Song Meaning
In "Día 14 De Abril," ROSALÍA distills the brutal beauty of flamenco into a stark meditation on love, death, and memory. The song, fragmented into distinct sections, feels less like a linear narrative and more like a series of emotional aftershocks rippling outward from a central, traumatic event. The opening cry to "El Carretero"—the cart driver—immediately evokes a journey, a desperate plea for transport not merely physical but spiritual. The destination, "la mina del romero" (the rosemary mine), becomes a symbolic space of grief and mourning, marked by the violent death of a beloved brother. This sets the stage for a raw exploration of loss.
The second section, "No se borra de mi mente," anchors the song to the titular date: April 14th. This day is etched in the singer's memory, a fixed point of anguish. The lyrics explicitly connect this indelible memory to a near-death experience, triggered "solo por quererte a ti" (only for loving you). This is where the song's meaning takes a sharp turn. The death initially associated with the brother now bleeds into the perilous territory of romantic love. Is the singer speaking of figurative death, the kind that love can inflict through heartbreak and betrayal? Or is there a more literal danger implied, a connection between love and mortality that transcends metaphor?

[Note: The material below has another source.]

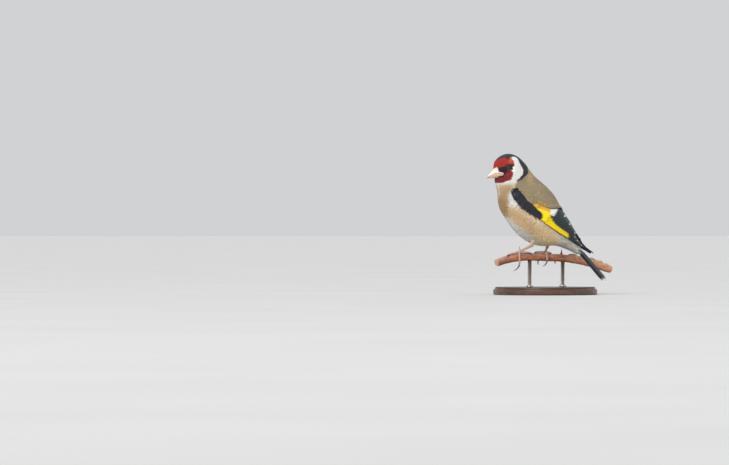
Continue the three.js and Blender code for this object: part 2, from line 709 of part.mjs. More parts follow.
function tarsusSolid(leg, grow) {
  const heel = birdPoint(leg.heel.s, leg.heel.y, leg.heel.z);
  const down = knuckleOf(leg).sub(heel).normalize();
  const ankle = knuckleOf(leg).addScaledVector(down, -(KNUCKLE_RADIUS + GAP + TARSUS_RADIUS * 0.4));
  const middle = heel.clone().lerp(ankle, 0.5);
  const radii = [1.2, TARSUS_RADIUS, TARSUS_RADIUS * 1.1].map((radius) => radius + grow);
  return toSolid(tube([heel.addScaledVector(down, 0.6), middle, ankle], radii, 10));
}

function makeLeg(leg) {
  const knuckle = knuckleOf(leg);
  const tarsus = tarsusSolid(leg, 0).subtract(thighSolid(leg, GAP));
  addPart(`tarsus_${leg.name}`, toGeometry(tarsus), COLOURS.leg, 0.6);

  let foot = toSolid(ball(knuckle, KNUCKLE_RADIUS, 6));
  for (const toe of leg.toes) {
    const points = gripPoints(leg.footX, toe, TOE_RADIUS);
    foot = foot.add(toSolid(tube(points, [TOE_RADIUS, TOE_RADIUS, TOE_RADIUS * 0.8], 6)));
  }
  foot = foot.subtract(toSolid(branchLoft(GAP * 0.9))).subtract(tarsusSolid(leg, GAP));
  addPart(`foot_${leg.name}`, toGeometry(foot), COLOURS.leg, 0.6);

  leg.claws.forEach((claw, i) => {
    const points = gripPoints(leg.footX, claw, TOE_RADIUS * 0.75);
    const shape = toSolid(tube(points, [0.6, 0.42, 0.12], 5)).subtract(toSolid(branchLoft(GAP * 0.9)));
    const toeEnd = gripPoints(leg.footX, [leg.toes[i].at(-1)], TOE_RADIUS)[0];
    const clear = toSolid(ball(toeEnd, TOE_RADIUS + GAP, 8));
    addPart(`claw_${leg.name}_${i + 1}`, toGeometry(shape.subtract(clear)), COLOURS.claw, 0.5);
  });
}

// Feathered thigh: a short cone from inside the belly down to the heel
function thighSolid(leg, grow) {
  const { s, y, z } = leg.heel;
  const points = [
    birdPoint(s + 3.4, y * 1.25, z + 8),
    birdPoint(s + 1.6, y * 1.12, z + 4),
    birdPoint(s, y, z + 0.9),
  ];
  return toSolid(tube(points, [4.2 + grow, 3.0 + grow, 1.5 + grow], 14));
}

function makeTorso() {
  let torso = toSolid(bodyLoft(NECK_END + CUT, TAIL_END, 0.5));
  for (const wing of WINGS) {
    torso = torso.subtract(toSolid(wingSlab(wing, wing.tip, -6, WING_ROOM, WING_ROOM, 20)));
    addPart(`wing_${wing.name}`, toGeometry(wingSolid(wing)), COLOURS.wing, 0.6);
  }
  torso = torso.subtract(tailSlab(1, GAP, 0, 6));
  addPart('tail', toGeometry(tailSolid()), COLOURS.tail, 0.6);
  for (const leg of LEGS) {
    torso = torso.subtract(thighSolid(leg, GAP)).subtract(tarsusSolid(leg, GAP));
    addPart(`thigh_${leg.name}`, toGeometry(thighSolid(leg, 0)), COLOURS.thigh);
  }
  addPart('torso', toGeometry(torso), COLOURS.breast);
}

function makeStand() {
  const { radius, height, chamfer } = BASE;
  const profile = [[0, 0], [radius, 0], [radius, height - chamfer], [radius - chamfer, height], [0, height]];
  const base = new THREE.LatheGeometry(profile.map(([x, y]) => new THREE.Vector2(x, y)), 40);
  base.rotateX(Math.PI / 2);
  addPart('stand_base', base, COLOURS.base, 0.4);
  ROD_X.forEach((x, i) => {
    const top = branchPoint(x);
    const low = height + GAP;
    const rod = new THREE.CylinderGeometry(ROD_RADIUS, ROD_RADIUS, top.z - low, 14);
    rod.rotateX(Math.PI / 2);
    rod.translate(x, top.y, (top.z + low) / 2);
    const cut = toSolid(rod).subtract(toSolid(branchLoft(GAP)));
    addPart(`stand_rod_${i + 1}`, toGeometry(cut), COLOURS.rod, 0.3, 1);
  });
}

makeHead();
addPart('neck', bodyLoft(HEAD_END + CUT, NECK_END, 0.5), COLOURS.mantle);
makeTorso();
LEGS.forEach(makeLeg);
makePerch();
makeStand();

export default goldfinch;
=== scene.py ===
"""A european goldfinch on its perch, with skin, feathers, horn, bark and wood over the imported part.

Every shape is worked out in millimetres in the part's own frame and put into its mesh in metres.
The sizes are those of the part's source, so each feather lies where its solid does."""

import bpy
import numpy as np
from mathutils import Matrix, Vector
from bpy.props import FloatProperty, FloatVectorProperty, IntProperty, PointerProperty


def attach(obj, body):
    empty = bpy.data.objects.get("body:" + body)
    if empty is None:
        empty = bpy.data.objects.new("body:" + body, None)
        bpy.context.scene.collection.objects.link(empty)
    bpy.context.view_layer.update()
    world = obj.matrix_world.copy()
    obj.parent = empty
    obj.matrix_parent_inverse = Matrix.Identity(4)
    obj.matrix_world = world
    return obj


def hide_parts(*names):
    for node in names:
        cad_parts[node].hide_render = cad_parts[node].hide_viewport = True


bl_info = {
    "name": "European Goldfinch",
    "version": (1, 0, 0),
    "blender": (4, 5, 0),
    "location": "View3D > Sidebar > Goldfinch",
    "description": "Builds the looks of a life-size goldfinch on a perch",
    "category": "Object",
}

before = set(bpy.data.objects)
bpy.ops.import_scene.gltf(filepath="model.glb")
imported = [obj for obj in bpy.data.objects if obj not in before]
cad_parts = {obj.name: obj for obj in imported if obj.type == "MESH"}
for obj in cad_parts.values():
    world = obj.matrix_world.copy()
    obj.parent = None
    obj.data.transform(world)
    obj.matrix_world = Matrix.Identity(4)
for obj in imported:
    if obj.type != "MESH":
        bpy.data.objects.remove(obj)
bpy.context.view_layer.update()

MM = 0.001
BODY_YAW = np.radians(10.5)
HEAD_TURN = np.radians(17.0)
NECK_AXIS_S = -17.0
TURN_ENDS = (7.0, 13.0)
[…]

The final fragment, simply titled "Final," delivers the fatal blow. Here, ROSALÍA uses the imagery of daggers to illustrate the paradoxical pain of love. "Cuando me miras me matas / Y si no me miras más" (When you look at me, you kill me / And if you don't look at me anymore). The gaze of the beloved becomes both the source of life and the instrument of death. This push-pull dynamic, the constant wounding and revival, captures the addictive and destructive nature of certain relationships. The act of repeatedly stabbing and withdrawing the daggers suggests a cycle of abuse, or at least a deeply unhealthy dependence. Ultimately, "Día 14 De Abril" is a powerful, fragmented exploration of how love and loss intertwine, leaving scars that time may never fully erase.